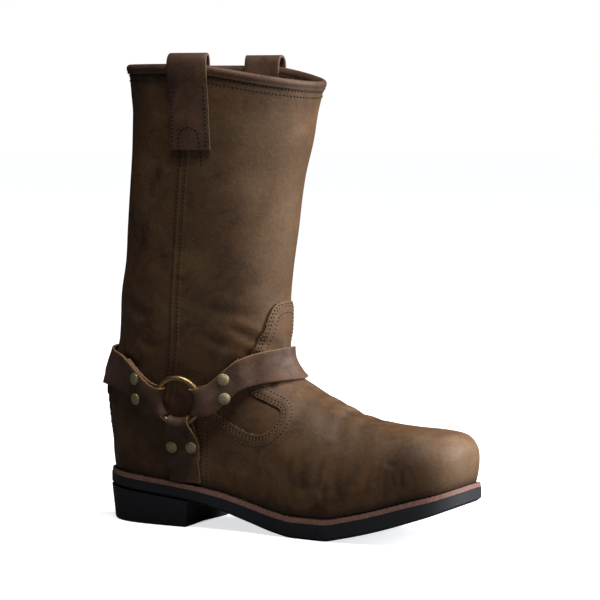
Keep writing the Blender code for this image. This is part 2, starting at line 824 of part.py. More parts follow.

▬▬▬▬▬▬▬▬▬▬

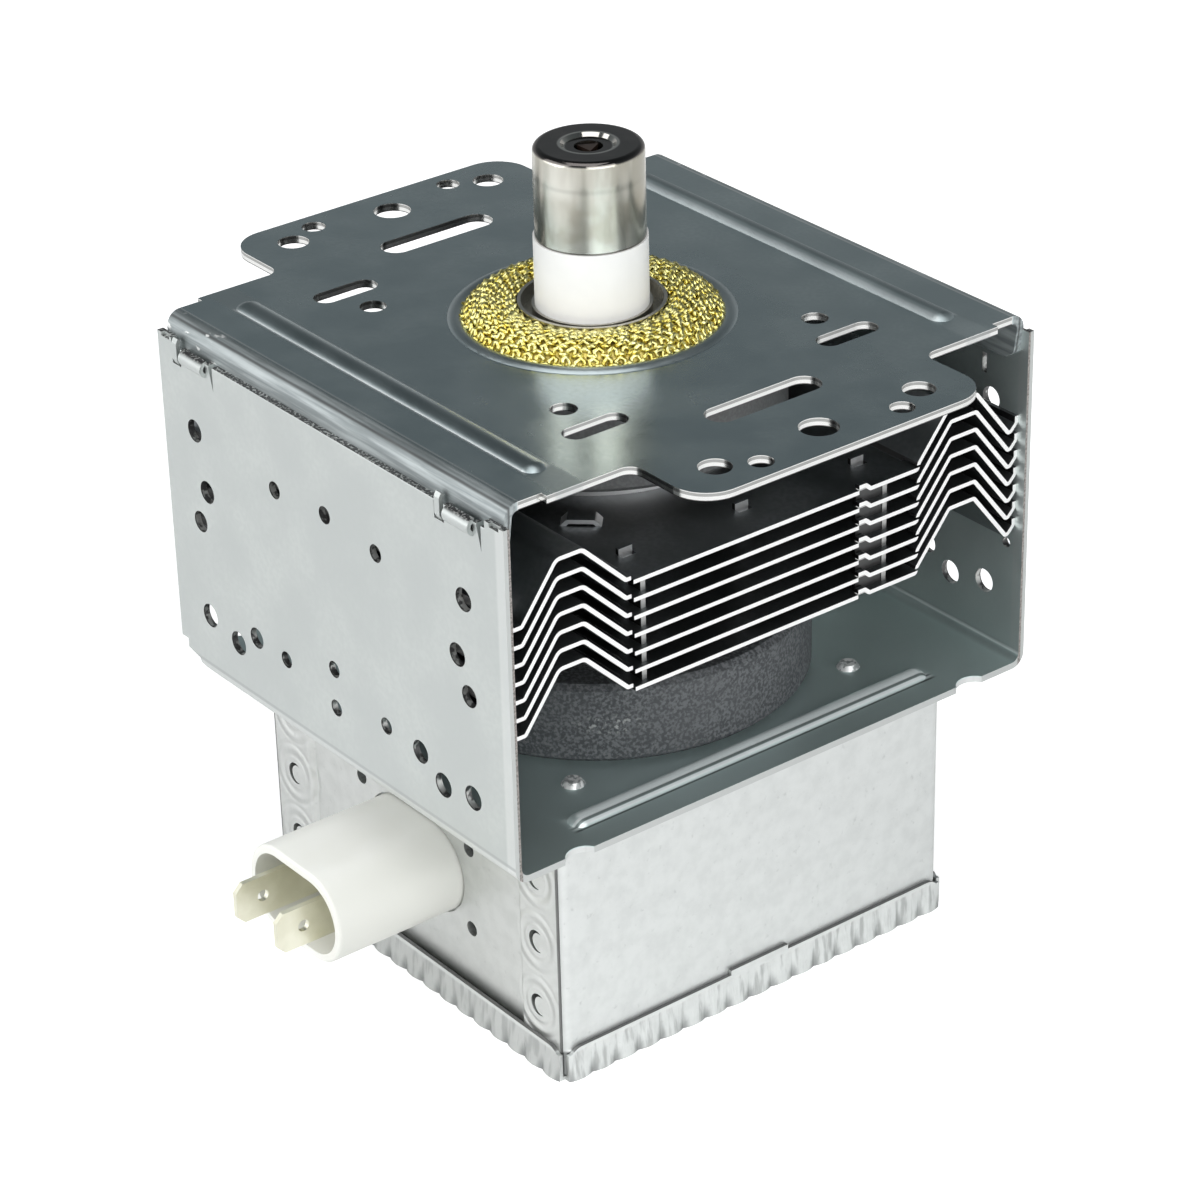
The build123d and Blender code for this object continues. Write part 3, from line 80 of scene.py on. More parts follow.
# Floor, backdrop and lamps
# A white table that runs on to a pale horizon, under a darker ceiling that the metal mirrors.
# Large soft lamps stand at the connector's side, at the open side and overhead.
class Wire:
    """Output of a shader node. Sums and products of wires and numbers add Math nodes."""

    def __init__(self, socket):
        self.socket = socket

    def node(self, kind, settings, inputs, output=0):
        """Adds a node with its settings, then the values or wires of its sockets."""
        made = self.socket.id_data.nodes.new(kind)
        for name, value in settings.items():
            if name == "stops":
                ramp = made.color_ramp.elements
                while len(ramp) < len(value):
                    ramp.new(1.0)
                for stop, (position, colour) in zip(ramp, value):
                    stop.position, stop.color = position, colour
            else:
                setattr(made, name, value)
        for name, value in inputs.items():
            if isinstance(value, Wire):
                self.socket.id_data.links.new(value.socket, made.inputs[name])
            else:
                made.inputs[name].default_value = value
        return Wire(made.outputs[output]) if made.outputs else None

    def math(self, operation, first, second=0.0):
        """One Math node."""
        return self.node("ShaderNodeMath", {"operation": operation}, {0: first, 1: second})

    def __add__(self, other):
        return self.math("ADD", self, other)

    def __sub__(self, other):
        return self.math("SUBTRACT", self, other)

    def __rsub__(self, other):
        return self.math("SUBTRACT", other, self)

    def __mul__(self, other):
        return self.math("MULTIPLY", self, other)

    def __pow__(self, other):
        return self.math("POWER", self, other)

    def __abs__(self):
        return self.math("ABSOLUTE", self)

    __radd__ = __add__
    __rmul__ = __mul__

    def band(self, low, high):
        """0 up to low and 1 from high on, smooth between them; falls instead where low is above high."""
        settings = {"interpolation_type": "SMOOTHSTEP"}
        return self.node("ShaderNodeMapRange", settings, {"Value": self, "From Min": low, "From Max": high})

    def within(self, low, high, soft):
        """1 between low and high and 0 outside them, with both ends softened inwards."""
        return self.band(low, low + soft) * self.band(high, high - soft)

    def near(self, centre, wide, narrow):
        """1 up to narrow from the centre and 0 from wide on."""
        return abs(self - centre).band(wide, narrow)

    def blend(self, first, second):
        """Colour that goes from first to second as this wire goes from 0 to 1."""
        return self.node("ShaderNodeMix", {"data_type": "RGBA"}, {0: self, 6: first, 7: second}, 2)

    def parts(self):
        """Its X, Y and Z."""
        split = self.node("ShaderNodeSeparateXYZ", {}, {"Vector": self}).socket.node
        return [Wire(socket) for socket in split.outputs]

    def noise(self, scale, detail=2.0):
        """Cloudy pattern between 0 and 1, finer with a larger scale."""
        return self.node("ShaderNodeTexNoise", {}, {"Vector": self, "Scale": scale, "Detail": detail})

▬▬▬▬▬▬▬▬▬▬

§ **Exercise prompt**
Return only the part of the records above that opens with the line containing "The build123d and" and closes with the line containing "self.socket = socket", ends included.

§ **Solution to this problem**
The build123d and Blender code for this object continues. Write part 3, from line 80 of scene.py on. More parts follow.
# Floor, backdrop and lamps
# A white table that runs on to a pale horizon, under a darker ceiling that the metal mirrors.
# Large soft lamps stand at the connector's side, at the open side and overhead.
class Wire:
    """Output of a shader node. Sums and products of wires and numbers add Math nodes."""

    def __init__(self, socket):
        self.socket = socket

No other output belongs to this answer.